INSTRUCTIONS FOR THE TASK: Repeat word for word everything from the line containing "if empty is" to the end of the listing, first and last lines included, and only that.
## BEGIN
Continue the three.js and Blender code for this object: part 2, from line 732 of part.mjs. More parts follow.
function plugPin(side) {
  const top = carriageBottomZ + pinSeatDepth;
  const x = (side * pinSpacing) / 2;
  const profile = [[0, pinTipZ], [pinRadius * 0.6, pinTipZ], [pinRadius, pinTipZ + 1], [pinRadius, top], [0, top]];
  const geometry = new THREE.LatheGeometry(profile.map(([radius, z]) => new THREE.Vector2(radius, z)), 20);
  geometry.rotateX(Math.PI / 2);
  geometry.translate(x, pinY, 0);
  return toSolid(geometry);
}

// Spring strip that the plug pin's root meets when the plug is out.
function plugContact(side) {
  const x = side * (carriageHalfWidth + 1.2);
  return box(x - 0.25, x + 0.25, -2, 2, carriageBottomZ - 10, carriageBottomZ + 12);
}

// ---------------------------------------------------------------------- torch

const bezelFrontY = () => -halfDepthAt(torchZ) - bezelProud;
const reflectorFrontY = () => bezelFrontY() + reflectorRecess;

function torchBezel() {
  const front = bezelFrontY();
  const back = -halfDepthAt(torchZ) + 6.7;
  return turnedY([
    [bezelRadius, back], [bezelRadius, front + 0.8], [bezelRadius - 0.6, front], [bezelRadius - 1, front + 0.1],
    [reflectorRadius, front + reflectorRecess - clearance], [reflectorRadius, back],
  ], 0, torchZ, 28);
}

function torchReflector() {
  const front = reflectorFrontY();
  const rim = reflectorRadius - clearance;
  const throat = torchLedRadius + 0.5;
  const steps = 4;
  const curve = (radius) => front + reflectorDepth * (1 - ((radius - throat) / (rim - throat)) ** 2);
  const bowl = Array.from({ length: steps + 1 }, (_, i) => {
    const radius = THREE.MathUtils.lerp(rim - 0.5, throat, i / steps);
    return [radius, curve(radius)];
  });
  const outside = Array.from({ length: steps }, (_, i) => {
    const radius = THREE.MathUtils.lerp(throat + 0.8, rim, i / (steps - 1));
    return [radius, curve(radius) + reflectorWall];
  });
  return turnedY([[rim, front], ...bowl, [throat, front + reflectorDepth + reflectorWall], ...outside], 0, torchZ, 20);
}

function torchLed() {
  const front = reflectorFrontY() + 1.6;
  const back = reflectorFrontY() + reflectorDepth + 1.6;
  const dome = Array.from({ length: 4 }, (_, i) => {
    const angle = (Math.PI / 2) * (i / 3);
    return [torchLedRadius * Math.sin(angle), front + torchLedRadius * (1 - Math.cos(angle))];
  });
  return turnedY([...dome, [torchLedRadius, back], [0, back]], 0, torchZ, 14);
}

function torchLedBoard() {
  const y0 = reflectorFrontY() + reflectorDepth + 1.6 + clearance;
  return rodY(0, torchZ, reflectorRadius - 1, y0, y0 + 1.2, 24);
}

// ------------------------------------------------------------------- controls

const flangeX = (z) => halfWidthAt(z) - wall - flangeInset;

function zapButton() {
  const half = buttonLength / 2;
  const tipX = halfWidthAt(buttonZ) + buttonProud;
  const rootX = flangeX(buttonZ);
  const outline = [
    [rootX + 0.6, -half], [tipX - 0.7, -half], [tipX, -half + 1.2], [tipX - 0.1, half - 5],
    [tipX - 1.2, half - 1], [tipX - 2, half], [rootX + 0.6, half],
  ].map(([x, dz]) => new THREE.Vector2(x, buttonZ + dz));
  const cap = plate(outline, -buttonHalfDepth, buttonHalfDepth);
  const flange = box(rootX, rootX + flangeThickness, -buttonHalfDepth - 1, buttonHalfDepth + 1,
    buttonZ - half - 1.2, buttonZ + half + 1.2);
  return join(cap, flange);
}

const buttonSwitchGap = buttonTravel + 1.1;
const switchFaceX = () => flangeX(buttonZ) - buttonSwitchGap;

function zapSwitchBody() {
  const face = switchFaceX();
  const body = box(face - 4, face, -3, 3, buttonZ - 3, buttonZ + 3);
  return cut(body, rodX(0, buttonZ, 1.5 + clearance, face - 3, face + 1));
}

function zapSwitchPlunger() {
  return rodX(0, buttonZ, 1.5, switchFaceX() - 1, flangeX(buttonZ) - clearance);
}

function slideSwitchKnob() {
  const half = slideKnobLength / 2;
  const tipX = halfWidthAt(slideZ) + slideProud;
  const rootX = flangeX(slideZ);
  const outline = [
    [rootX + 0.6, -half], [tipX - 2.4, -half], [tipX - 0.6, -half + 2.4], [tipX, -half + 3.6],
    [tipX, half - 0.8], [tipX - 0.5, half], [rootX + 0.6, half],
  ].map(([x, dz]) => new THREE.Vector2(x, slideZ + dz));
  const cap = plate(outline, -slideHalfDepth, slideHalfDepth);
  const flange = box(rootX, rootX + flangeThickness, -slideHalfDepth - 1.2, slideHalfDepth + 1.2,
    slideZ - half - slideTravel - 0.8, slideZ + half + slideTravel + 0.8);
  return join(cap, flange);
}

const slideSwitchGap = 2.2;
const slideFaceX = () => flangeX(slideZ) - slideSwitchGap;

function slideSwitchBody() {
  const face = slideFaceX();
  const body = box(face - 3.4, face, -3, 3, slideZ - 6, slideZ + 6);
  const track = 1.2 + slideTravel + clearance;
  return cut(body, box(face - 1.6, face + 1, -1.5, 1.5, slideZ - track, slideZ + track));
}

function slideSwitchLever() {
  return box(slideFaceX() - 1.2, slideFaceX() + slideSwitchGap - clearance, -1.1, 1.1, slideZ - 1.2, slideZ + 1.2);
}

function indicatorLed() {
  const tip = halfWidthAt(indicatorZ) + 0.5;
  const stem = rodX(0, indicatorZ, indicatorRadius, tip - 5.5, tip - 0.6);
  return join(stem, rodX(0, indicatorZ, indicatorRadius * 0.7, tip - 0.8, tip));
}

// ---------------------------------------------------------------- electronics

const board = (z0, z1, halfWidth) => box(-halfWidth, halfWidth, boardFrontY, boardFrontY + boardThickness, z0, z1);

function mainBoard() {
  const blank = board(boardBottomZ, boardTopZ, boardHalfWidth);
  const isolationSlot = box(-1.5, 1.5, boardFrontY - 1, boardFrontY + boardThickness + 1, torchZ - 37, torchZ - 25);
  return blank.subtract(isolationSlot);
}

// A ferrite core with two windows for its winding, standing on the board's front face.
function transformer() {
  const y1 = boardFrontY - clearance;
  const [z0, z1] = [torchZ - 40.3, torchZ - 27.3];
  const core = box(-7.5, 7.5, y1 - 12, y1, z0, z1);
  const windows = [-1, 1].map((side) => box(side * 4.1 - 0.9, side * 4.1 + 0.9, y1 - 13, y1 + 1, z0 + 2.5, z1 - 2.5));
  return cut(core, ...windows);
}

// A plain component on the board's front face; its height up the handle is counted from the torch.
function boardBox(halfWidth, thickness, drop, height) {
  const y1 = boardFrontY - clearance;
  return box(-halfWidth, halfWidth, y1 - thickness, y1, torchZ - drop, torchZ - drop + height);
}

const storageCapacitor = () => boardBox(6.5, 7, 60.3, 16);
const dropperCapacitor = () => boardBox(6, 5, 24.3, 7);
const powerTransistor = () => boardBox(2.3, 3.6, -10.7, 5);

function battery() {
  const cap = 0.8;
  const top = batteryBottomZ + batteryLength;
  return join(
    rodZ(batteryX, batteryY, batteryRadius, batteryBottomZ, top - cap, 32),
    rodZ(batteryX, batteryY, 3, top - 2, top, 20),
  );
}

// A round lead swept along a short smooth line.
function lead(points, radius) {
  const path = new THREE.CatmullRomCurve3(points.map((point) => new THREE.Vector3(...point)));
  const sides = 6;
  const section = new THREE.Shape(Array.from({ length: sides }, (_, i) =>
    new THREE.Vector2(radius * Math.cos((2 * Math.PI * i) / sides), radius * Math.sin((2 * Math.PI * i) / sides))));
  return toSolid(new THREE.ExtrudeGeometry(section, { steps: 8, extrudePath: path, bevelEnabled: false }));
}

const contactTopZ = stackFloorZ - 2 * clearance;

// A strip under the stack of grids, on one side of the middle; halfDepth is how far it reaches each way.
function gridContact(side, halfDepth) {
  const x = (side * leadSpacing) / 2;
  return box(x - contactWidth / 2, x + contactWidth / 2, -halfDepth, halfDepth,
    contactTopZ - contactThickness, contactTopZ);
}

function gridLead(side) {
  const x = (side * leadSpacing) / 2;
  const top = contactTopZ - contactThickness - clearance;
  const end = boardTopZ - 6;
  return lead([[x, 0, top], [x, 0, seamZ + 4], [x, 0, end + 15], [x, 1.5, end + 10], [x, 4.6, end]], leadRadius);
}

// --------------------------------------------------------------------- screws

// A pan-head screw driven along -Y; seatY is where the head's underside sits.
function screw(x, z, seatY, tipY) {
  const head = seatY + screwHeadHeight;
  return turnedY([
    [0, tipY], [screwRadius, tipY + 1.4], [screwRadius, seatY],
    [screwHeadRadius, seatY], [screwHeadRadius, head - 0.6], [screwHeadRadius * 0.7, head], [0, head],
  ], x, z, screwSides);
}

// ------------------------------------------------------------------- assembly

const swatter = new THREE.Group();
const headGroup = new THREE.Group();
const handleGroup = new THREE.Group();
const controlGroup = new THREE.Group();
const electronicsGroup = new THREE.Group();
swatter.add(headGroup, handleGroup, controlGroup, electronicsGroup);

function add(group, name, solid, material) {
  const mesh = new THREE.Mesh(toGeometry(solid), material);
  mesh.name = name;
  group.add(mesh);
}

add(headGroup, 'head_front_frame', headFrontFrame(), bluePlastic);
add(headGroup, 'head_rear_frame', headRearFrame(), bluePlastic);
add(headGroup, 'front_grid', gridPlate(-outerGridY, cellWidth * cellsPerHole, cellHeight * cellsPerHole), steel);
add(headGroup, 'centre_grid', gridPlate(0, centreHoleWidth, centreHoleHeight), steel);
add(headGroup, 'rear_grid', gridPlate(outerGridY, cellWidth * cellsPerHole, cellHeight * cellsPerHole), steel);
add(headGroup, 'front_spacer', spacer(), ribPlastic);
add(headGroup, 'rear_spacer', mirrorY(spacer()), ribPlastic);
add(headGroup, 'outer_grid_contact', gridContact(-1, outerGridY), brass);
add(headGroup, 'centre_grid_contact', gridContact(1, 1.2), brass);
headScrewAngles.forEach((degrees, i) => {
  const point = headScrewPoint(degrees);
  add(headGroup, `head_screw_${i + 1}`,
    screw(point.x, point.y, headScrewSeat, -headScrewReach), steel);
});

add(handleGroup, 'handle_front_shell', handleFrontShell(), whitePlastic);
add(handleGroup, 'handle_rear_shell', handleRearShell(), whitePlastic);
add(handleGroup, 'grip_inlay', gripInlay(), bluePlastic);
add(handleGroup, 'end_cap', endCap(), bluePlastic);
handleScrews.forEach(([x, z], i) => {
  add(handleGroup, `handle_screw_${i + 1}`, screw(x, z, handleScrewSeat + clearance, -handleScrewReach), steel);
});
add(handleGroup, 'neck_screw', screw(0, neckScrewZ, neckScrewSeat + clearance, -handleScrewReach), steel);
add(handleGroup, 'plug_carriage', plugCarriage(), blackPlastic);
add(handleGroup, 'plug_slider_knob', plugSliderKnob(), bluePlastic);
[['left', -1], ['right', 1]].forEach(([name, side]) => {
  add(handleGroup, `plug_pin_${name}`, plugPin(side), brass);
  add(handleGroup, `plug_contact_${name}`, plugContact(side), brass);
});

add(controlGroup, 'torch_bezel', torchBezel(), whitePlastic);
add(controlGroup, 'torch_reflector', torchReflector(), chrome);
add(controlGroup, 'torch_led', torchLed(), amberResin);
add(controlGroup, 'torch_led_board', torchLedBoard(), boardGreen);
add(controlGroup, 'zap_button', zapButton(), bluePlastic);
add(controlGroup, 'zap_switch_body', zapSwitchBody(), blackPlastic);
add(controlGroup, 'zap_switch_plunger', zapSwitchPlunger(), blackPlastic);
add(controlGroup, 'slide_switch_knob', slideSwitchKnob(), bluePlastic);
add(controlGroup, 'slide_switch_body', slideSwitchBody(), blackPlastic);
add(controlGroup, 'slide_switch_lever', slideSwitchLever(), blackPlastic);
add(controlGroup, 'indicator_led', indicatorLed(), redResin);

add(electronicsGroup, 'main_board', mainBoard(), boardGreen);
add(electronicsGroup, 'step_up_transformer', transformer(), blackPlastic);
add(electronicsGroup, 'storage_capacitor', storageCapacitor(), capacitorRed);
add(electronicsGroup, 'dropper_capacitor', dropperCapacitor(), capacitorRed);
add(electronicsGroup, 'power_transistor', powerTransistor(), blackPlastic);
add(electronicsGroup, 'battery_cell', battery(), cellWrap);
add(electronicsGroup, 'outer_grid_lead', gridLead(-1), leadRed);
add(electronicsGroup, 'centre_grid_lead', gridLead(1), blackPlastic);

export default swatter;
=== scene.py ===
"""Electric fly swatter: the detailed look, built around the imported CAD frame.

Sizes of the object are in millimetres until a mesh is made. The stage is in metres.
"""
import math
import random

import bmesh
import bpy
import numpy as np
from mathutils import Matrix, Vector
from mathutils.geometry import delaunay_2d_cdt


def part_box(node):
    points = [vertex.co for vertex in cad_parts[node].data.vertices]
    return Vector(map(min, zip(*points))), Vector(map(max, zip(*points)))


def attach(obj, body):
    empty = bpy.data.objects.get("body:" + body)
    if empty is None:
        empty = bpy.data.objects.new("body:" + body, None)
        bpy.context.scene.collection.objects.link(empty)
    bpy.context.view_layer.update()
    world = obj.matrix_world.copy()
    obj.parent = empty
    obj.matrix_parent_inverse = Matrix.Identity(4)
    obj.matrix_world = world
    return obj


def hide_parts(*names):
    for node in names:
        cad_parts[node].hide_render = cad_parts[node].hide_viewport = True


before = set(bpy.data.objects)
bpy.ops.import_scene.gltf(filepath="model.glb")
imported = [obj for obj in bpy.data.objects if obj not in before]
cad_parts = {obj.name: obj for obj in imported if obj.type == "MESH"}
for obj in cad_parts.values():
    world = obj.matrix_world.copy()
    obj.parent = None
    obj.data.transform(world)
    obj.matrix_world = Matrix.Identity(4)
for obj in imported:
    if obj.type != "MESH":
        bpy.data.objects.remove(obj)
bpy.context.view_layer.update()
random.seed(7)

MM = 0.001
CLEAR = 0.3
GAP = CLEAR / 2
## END
SOLVED PROBLEM:
    if empty is None:
        empty = bpy.data.objects.new("body:" + body, None)
        bpy.context.scene.collection.objects.link(empty)
    bpy.context.view_layer.update()
    world = obj.matrix_world.copy()
    obj.parent = empty
    obj.matrix_parent_inverse = Matrix.Identity(4)
    obj.matrix_world = world
    return obj


def hide_parts(*names):
    for node in names:
        cad_parts[node].hide_render = cad_parts[node].hide_viewport = True


before = set(bpy.data.objects)
bpy.ops.import_scene.gltf(filepath="model.glb")
imported = [obj for obj in bpy.data.objects if obj not in before]
cad_parts = {obj.name: obj for obj in imported if obj.type == "MESH"}
for obj in cad_parts.values():
    world = obj.matrix_world.copy()
    obj.parent = None
    obj.data.transform(world)
    obj.matrix_world = Matrix.Identity(4)
for obj in imported:
    if obj.type != "MESH":
        bpy.data.objects.remove(obj)
bpy.context.view_layer.update()
random.seed(7)

MM = 0.001
CLEAR = 0.3
GAP = CLEAR / 2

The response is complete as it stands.